In my experience running peer-learning sessions during senior school, the single biggest predictor of a productive group was whether someone was explaining material out loud at least 40% of the session. Silent groups consistently underperformed.
The science backs this up. A 2014 Washington University study on retrieval practice found students who tested each other retained 50% more information one week later than those who reread notes. The “protégé effect” — the boost you get from teaching others — is one of the most replicated findings in education research.
Three principles separate productive sessions from social hangouts:
- Active beats passive. Discussion, explanation, and quizzing outperform silent reading every time.
- Structured beats random. Time-boxed activities with defined roles produce more output per hour.

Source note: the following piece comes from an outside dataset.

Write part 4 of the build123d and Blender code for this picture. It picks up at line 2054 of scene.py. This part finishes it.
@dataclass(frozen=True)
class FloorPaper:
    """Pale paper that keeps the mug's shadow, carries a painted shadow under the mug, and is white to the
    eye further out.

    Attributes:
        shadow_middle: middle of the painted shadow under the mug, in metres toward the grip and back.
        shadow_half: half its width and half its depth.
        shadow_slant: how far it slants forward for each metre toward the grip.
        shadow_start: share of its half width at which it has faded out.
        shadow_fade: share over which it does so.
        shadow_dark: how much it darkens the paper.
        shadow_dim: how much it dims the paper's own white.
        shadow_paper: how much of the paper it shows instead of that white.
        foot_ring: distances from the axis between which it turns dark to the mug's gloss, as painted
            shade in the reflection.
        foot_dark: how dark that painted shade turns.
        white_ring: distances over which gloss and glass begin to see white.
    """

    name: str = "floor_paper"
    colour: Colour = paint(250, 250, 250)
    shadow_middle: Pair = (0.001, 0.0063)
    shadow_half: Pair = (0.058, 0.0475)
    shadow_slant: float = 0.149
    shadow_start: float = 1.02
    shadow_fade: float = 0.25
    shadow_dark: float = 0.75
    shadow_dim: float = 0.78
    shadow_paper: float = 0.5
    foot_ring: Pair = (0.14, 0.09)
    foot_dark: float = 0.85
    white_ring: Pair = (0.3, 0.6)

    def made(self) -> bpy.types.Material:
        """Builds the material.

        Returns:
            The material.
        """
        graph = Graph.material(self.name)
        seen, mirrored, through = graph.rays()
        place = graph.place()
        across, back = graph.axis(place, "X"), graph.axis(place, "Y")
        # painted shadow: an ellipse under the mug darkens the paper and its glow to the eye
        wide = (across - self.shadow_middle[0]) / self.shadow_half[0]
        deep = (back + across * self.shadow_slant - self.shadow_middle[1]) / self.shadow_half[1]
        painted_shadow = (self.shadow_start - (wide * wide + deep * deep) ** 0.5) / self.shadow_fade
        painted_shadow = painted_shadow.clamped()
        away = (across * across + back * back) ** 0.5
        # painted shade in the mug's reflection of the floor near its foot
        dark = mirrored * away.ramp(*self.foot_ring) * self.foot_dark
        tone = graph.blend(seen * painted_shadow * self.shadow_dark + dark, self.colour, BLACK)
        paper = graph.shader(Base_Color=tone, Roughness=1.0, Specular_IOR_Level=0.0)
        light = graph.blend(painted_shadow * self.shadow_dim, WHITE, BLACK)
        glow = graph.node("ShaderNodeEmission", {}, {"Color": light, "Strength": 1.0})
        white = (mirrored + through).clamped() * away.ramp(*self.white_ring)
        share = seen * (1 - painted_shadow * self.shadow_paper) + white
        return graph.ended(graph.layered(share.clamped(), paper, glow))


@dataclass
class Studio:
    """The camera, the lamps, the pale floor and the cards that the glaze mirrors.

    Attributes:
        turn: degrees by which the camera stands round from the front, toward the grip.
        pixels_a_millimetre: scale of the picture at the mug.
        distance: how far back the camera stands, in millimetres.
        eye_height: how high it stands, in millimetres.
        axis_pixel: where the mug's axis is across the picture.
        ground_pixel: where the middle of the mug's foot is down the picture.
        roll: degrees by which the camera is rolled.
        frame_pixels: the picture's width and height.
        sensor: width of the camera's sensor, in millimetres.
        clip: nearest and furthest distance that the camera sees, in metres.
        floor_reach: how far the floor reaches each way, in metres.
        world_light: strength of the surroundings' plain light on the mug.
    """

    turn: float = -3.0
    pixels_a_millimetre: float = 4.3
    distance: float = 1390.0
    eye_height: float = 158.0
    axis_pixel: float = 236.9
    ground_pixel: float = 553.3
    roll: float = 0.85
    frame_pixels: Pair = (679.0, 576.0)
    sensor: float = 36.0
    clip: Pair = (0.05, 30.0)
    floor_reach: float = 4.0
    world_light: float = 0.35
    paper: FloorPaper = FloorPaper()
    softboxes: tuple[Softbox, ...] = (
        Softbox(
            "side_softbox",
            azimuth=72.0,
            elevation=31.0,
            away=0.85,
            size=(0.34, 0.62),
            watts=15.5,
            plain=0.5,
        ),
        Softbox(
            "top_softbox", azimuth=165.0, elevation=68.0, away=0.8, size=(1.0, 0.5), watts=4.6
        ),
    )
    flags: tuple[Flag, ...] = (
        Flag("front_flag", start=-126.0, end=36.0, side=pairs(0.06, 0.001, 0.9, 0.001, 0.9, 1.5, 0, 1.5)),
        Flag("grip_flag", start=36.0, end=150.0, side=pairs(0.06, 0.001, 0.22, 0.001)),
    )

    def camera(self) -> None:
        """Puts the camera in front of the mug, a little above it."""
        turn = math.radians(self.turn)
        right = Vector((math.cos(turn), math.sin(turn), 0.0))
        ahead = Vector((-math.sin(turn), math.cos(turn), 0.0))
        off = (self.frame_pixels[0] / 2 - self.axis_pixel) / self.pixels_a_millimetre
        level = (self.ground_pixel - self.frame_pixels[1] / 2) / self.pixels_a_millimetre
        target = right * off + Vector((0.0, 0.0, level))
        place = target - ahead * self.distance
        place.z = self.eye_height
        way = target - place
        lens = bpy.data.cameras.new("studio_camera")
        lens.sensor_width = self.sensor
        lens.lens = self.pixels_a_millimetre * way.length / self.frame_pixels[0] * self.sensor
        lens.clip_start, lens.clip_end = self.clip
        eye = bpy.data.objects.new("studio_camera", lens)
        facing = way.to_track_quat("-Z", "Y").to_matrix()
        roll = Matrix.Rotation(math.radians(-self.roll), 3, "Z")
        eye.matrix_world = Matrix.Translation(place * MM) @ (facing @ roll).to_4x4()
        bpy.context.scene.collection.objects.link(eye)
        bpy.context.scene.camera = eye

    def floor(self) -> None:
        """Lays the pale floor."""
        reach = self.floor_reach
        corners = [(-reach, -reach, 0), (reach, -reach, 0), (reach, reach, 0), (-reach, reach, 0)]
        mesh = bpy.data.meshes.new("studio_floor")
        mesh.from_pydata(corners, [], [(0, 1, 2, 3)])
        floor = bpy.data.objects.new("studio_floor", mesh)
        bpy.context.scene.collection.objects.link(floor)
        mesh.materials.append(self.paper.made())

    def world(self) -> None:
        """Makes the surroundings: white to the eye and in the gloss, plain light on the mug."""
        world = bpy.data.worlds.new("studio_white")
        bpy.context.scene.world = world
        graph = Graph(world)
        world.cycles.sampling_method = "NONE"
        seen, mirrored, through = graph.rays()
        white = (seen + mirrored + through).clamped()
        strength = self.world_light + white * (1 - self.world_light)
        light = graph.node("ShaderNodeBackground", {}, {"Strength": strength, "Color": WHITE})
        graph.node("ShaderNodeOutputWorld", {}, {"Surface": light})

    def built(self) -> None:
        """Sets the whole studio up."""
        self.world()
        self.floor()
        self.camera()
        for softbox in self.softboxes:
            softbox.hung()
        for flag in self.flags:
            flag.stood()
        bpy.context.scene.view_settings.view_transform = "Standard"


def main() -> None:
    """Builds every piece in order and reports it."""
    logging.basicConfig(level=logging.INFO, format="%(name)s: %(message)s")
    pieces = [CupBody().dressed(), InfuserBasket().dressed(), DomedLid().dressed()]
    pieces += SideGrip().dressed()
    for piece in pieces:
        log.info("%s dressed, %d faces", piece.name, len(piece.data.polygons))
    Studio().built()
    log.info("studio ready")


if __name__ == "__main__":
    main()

- Mixed beats matched. Groups with varied skill levels learn faster than uniform-ability groups.
How Do You Run an Effective Group Study Session?
An effective group study session runs 90–120 minutes, includes 4–6 students, follows a fixed agenda with timed activities, and ends with measurable output like a completed problem set or shared notes. The structure matters more than the venue. Without structure, even motivated students drift into conversation within 20 minutes.

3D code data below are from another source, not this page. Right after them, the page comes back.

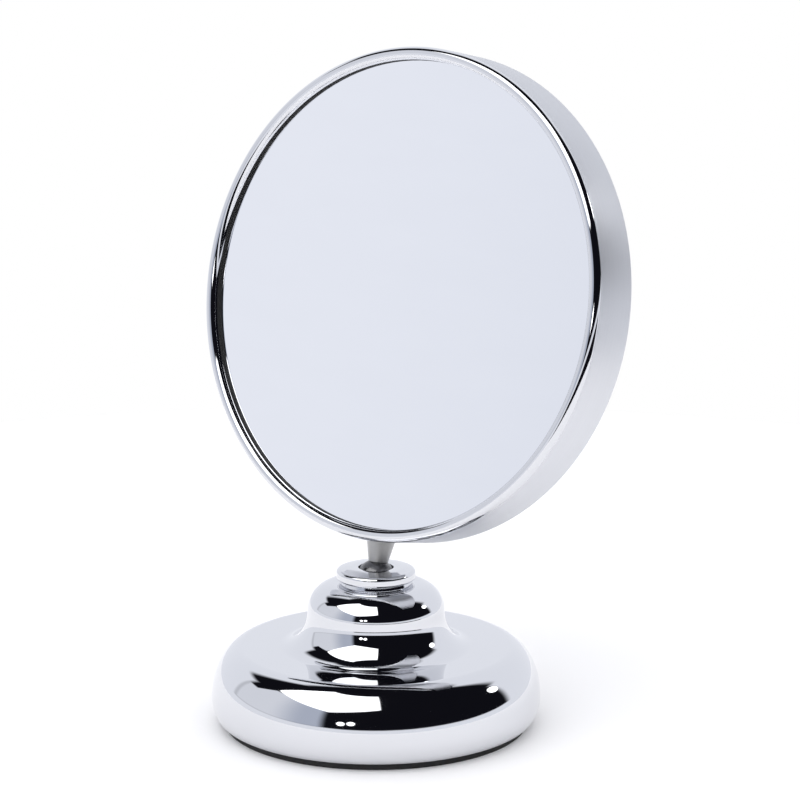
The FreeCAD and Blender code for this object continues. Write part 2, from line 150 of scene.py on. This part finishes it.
def round_corner(before, corner, after, radius, steps=4):
    """Points that replace a corner of a profile by a small round of about that radius."""
    b, c, a = Vector(before), Vector(corner), Vector(after)
    start = c + (b - c).normalized() * radius
    end = c + (a - c).normalized() * radius
    points = []
    for i in range(steps + 1):
        t = i / steps
        p = start * (1 - t) ** 2 + c * 2 * t * (1 - t) + end * t ** 2
        points.append((p.x, p.y))
    return points


def lathe(name, profile, place=Matrix.Identity(4), closed=True, segments=SEGMENTS):
    """Mesh of a profile of (r, z) millimetres turned about Z, with u round it and v in metres along it."""
    verts = []
    rows = len(profile)
    for i in range(segments):
        a = 2 * math.pi * i / segments
        for r, z in profile:
            verts.append(place @ Vector((r * MM * math.cos(a), r * MM * math.sin(a), z * MM)))
    strips = rows if closed else rows - 1
    faces = []
    for i in range(segments):
        j = (i + 1) % segments
        for k in range(strips):
            m = (k + 1) % rows
            faces.append((i * rows + k, j * rows + k, j * rows + m, i * rows + m))
    mesh = bpy.data.meshes.new(name)
    mesh.from_pydata(verts, [], faces)
    lengths = [0.0]
    for k in range(rows):
        a, b = profile[k], profile[(k + 1) % rows]
        lengths.append(lengths[-1] + math.hypot(b[0] - a[0], b[1] - a[1]) * MM)
    uv = mesh.uv_layers.new(name=TURNED_UV)
    loop = 0
    for i in range(segments):
        for k in range(strips):
            for u, v in ((i, k), (i + 1, k), (i + 1, k + 1), (i, k + 1)):
                uv.data[loop].uv = (u / segments, lengths[v])
                loop += 1
    for polygon in mesh.polygons:
        polygon.use_smooth = True
    obj = bpy.data.objects.new(name, mesh)
    bpy.context.scene.collection.objects.link(obj)
    clean_mesh(obj)
    return obj


def clean_mesh(obj):
    """Join the points at a lathe's poles, point all faces outwards and keep sharp corners crisp."""
    bm = bmesh.new()
    bm.from_mesh(obj.data)
    bmesh.ops.remove_doubles(bm, verts=bm.verts, dist=POLE_MERGE)
    bmesh.ops.recalc_face_normals(bm, faces=bm.faces)
    for edge in bm.edges:
        edge.smooth = edge.calc_face_angle(0.0) < CREASE
    bm.to_mesh(obj.data)
    bm.free()


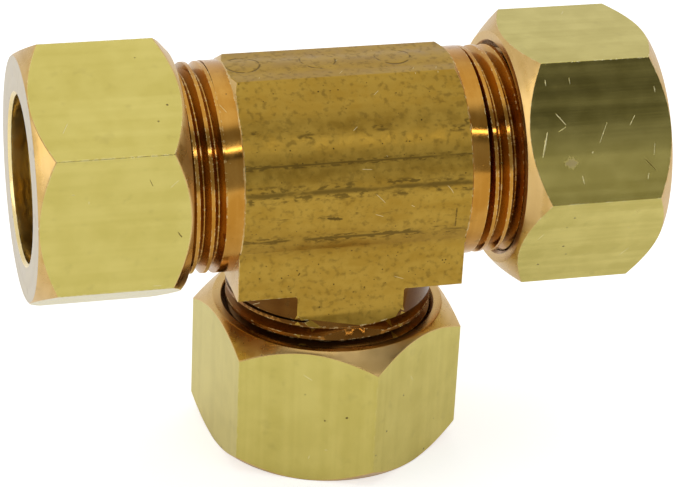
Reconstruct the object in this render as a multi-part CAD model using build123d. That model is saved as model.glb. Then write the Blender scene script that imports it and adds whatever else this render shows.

Here is the session structure I have tested across dozens of groups:
The Proven 5-Step Session Format
- Set-up (0–10 min): Order food or drinks if you are out, set three specific goals for the session, and decide who facilitates.

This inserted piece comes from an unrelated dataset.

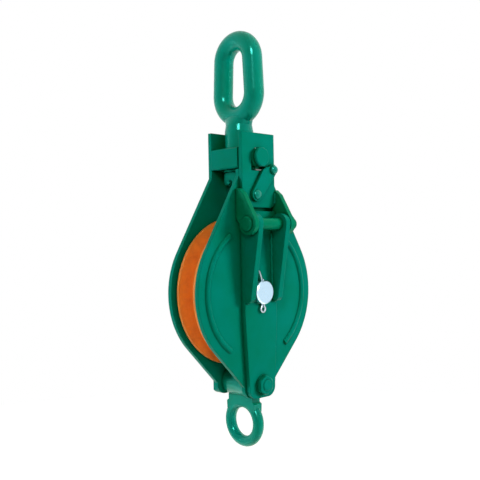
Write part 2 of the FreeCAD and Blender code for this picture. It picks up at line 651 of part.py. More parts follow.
def make_hinge_washer():
    ring = cyl_x(HINGE_R + HINGE_WASHER_W, HINGE_GRIP, HINGE_GRIP + WASHER_T, HINGE_Y, HINGE_Z)
    return ring.cut(cyl_x(HINGE_R, HINGE_GRIP - 1.0, HINGE_GRIP + WASHER_T + 1.0, HINGE_Y, HINGE_Z))


def make_hinge_split_pin():
    eye = Vector(HINGE_PIN_X, HINGE_Y, HINGE_Z + HINGE_R + 2.2 * HINGE_PIN_R)
    shaft = 2.0 * HINGE_R + 1.6 * HINGE_PIN_R
    pin_r = HINGE_PIN_R - RUNNING_FIT
    return split_pin(eye, Vector(0, 0, -1), Vector(0, 1, 0), shaft, 3.0 * HINGE_PIN_R, pin_r, (40.0, 40.0))


def make_latch():
    # A wedge-shaped plate: its nose turns into the journal's groove when the knob is pushed up.
    y0 = -LATCH_FRONT
    land_r = KNOB_R + KNOB_LAND

    def on_boss(degrees):
        x, z = polar(LATCH_BOSS_R, degrees)
        return Vector(LATCH_X + x, y0, LATCH_Z + z)

    def on_land(degrees):
        x, z = polar(land_r, degrees)
        return Vector(KNOB_X + x, y0, KNOB_Z + z)

    left = on_boss(144.0)
    right = on_boss(-40.0)
    edges = [arc(left, on_boss(232.0), right), line(right, on_land(-40.0))]
    edges.append(arc(on_land(-40.0), on_land(25.0), on_land(90.0)))
    edges += poly_edges([
        on_land(90.0), Vector(0.5 * (LATCH_TIP_X + KNOB_X), y0, JOURNAL_Z - LATCH_TIP_DROP + 1.0),
        Vector(LATCH_TIP_X, y0, JOURNAL_Z - LATCH_TIP_DROP),
        Vector(LATCH_NOSE_X, y0, JOURNAL_Z - LATCH_NOSE_DROP), left], closed=False)
    body = slab(edges, Vector(0, LATCH_T, 0))
    return body.cut(cyl_y(LATCH_RIVET_R + RUNNING_FIT, y0 - 1.0, y0 + LATCH_T + 1.0, x=LATCH_X, z=LATCH_Z))


def make_latch_knob():
    stem = cyl_y(KNOB_R, -LATCH_FRONT - KNOB_H, -LATCH_FRONT, x=KNOB_X, z=KNOB_Z)
    return stem.makeFillet(KNOB_ROUND, end_edges(stem, -LATCH_FRONT - KNOB_H))


def make_latch_rivet():
    head_y = -LATCH_FRONT - FREE_GAP
    shank = cyl_y(LATCH_RIVET_R, head_y, -HASP_BACK, x=LATCH_X, z=LATCH_Z)
    head = cyl_y(LATCH_RIVET_R + LATCH_RIVET_LIP, head_y - LATCH_RIVET_H, head_y, x=LATCH_X, z=LATCH_Z)
    head = head.makeFillet(0.85 * LATCH_RIVET_H, end_edges(head, head_y - LATCH_RIVET_H))
    return shank.fuse(head).removeSplitter()


# Bottom bolt and becket eye
def make_bolt():
    tail_y = -FRONT_STRAP_OUT - BOLT_WASHER_T - BOLT_NUT_T - BOLT_TAIL
    shank = cyl_y(BOLT_R, tail_y, BACK_STRAP_OUT, z=BOLT_Z)
    shank = shank.makeChamfer(0.8 * BOLT_TAIL, end_edges(shank, tail_y))
    head = hex_nut(BOLT_FLATS, Vector(0, 1, 0), Vector(0, BACK_STRAP_OUT, BOLT_Z), BOLT_HEAD_T, 0.0)
    return shank.fuse(head).removeSplitter()


def make_bolt_washer():
    y1 = -FRONT_STRAP_OUT
    y0 = y1 - BOLT_WASHER_T
    ring = cyl_y(BOLT_WASHER_R, y0, y1, z=BOLT_Z)
    return ring.cut(cyl_y(BOLT_R, y0 - 1.0, y1 + 1.0, z=BOLT_Z))


def make_bolt_nut():
    y0 = -FRONT_STRAP_OUT - BOLT_WASHER_T - BOLT_NUT_T
    return hex_nut(BOLT_FLATS, Vector(0, 1, 0), Vector(0, y0, BOLT_Z), BOLT_NUT_T, BOLT_R)


def make_spacer():
    tube = cyl_y(SPACER_R, -PLATE_IN, PLATE_IN, z=BOLT_Z)
    return tube.cut(cyl_y(BOLT_R, -PLATE_IN - 1.0, PLATE_IN + 1.0, z=BOLT_Z))


def make_becket_eye():
    # A boss on the bolt's spacer, shoulders that spread below the plates' feet, and the ring.
    ring = Part.makeTorus(EYE_R, EYE_BAR_R, Vector(0, 0, EYE_Z), Vector(1, 0, 0))
    boss = cyl_y(EYE_BOSS_R, -EYE_BOSS_HALF, EYE_BOSS_HALF, z=BOLT_Z)
    x0 = -EYE_NECK_HALF_X
    neck_z = BOLT_Z - EYE_NECK_DROP
    top_y, top_z = polar(EYE_R + 0.5 * EYE_BAR_R, 32.0)
    in_y, in_z = polar(EYE_R, 60.0)
    points = []
    for way, order in ((1.0, 1), (-1.0, -1)):
        half = [
            Vector(x0, way * EYE_BOSS_HALF, BOLT_Z), Vector(x0, way * EYE_BOSS_HALF, neck_z + 1.0),
            Vector(x0, way * EYE_NECK_HALF_Y, neck_z - 1.0), Vector(x0, way * top_y, EYE_Z + top_z),
            Vector(x0, way * in_y, EYE_Z + in_z)]
        points += half[::order]
    shoulders = slab(poly_edges(points), Vector(2.0 * EYE_NECK_HALF_X, 0, 0))
    window = cyl_x(EYE_R - EYE_BAR_R, -SPACER_R, SPACER_R, 0.0, EYE_Z)
    body = shoulders.cut(window).fuse(ring).fuse(boss)
    return body.cut(cyl_y(SPACER_R + RUNNING_FIT, -PLATE_IN, PLATE_IN, z=BOLT_Z)).removeSplitter()


def all_parts():
    return {
        "sheave": make_sheave(),
        "sheave_bush": make_bush(),
        "thrust_washer_front": thrust_washer(-1.0),
        "thrust_washer_back": thrust_washer(1.0),
        "side_plate_front": side_plate(-1.0, FRONT_PLATE_TOP_Z),
        "side_plate_back": make_back_plate(),
        "strap_front": make_front_strap(),
        "strap_back": make_back_strap(),
        "hinge_rib_left": rib(-1.0),
        "hinge_rib_right": rib(1.0),
        "axle": make_axle(),
        "axle_split_pin": make_axle_split_pin(),
        "grease_nipple": make_grease_nipple(),
        "crosshead": make_crosshead(),
        "crosshead_washer": make_journal_washer(),
        "crosshead_split_pin": make_journal_split_pin(),
        "top_link": make_top_link(),
        "link_washer": make_link_washer(),
        "link_nut": make_link_nut(),
        "link_nut_pin": make_link_nut_pin(),
        "hasp_plate": make_hasp_plate(),
        "hasp_arm_left": arm(-1.0),
        "hasp_arm_right": arm(1.0),
        "hinge_pin": make_hinge_pin(),
        "hinge_pin_washer": make_hinge_washer(),
        "hinge_pin_split_pin": make_hinge_split_pin(),
        "latch_rivet": make_latch_rivet(),
        "keeper_latch": make_latch(),
        "latch_knob": make_latch_knob(),
        "bottom_bolt": make_bolt(),
        "bottom_bolt_washer": make_bolt_washer(),
        "bottom_bolt_nut": make_bolt_nut(),
        "bottom_spacer": make_spacer(),
        "becket_eye": make_becket_eye(),
    }


def main():
    os.makedirs("parts", exist_ok=True)
    for name, shape in all_parts().items():
        shape.translate(Vector(0, 0, -SEAT_Z))
        shape.exportStep("parts/" + name + ".step")


main()
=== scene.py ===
import math

import bmesh
import bpy
from mathutils import Matrix, Vector


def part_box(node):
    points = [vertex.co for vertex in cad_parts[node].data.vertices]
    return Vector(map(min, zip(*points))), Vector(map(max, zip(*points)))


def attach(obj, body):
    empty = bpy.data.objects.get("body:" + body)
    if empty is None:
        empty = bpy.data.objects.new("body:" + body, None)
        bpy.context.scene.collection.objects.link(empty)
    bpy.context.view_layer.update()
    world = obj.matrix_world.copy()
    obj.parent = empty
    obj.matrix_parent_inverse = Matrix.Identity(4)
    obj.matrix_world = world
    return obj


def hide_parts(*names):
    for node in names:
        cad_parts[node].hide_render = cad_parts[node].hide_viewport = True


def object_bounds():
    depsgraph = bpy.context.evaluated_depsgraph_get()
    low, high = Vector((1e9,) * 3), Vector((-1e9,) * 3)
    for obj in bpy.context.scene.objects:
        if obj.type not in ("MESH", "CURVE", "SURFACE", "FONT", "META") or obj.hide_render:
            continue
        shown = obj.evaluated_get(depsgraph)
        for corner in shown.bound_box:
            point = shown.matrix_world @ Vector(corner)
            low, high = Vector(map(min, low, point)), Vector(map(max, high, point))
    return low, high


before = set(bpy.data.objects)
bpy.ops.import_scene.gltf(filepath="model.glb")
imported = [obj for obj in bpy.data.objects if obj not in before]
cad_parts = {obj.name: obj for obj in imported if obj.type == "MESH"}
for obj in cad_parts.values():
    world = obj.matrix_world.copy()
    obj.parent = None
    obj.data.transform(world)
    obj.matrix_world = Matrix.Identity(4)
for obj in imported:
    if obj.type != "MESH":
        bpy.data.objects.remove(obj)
CAD_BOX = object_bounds()

bl_info = {
    "name": "Snatch block dresser",
    "version": (1, 0, 0),
    "blender": (4, 5, 0),
    "location": "View3D > Sidebar > Pulley block",
    "description": "Enamels, details and lights a single sheave pulley block",
    "category": "Object",
}

MM = 0.001
UP = Vector((0.0, 0.0, 1.0))


# Places read from the CAD model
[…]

- Solo focus block (10–45 min): Everyone works silently on a shared problem set or chapter. Phones face-down on the table.
- Discussion round (45–70 min): Each member presents one thing they struggled with. Group works through it together.
- Game or quiz block (70–100 min): Test each other using flashcards, past papers, or digital quiz tools.
- Wrap-up (100–120 min): Summarise key takeaways, assign pre-work for next session, schedule the follow-up.
The discussion round is where most learning happens. The game block locks it in.
Pre-Work Is Non-Negotiable
The most common reason group sessions fail is unprepared members. If someone arrives without having read the chapter, they slow everyone down and the session becomes remedial teaching rather than collaborative deepening.
Set a clear rule: arrive having completed the agreed pre-reading or do not come. This sounds harsh but every productive study group I have seen enforced it.
The Phone Rule
Phones in a centre basket or face-down on the table. Check them only during scheduled breaks. One study from the University of Texas found that even a phone face-down on the table reduced cognitive performance — its mere presence drains attention.
What Are the Best Group Study Activities?
The best group study activities combine retrieval practice, peer teaching, and friendly competition. Game-based formats, the rotating teacher method, cafe sessions, and mock exam blocks consistently outperform passive group reading. Each works best for different subjects and group sizes — match the method to the material.
Live Digital Quiz Battles
Game-based learning has become the dominant format among Australian high school study groups in 2025–2026. Free platforms let students design their own questions, then compete in real-time with live leaderboards.
Blooket is the platform most commonly used for this format. Students can build a question set covering their actual syllabus, then play through game modes like Tower Defence, Gold Quest, or Cafe — each one applying the same questions in a different competitive layer. Setup takes around 10 minutes, players join from their phones with a code, and the scoring is automatic.
What makes this format work is the question-writing process itself. Creating good questions forces you to identify what actually matters in a chapter — which is half the battle in exam preparation.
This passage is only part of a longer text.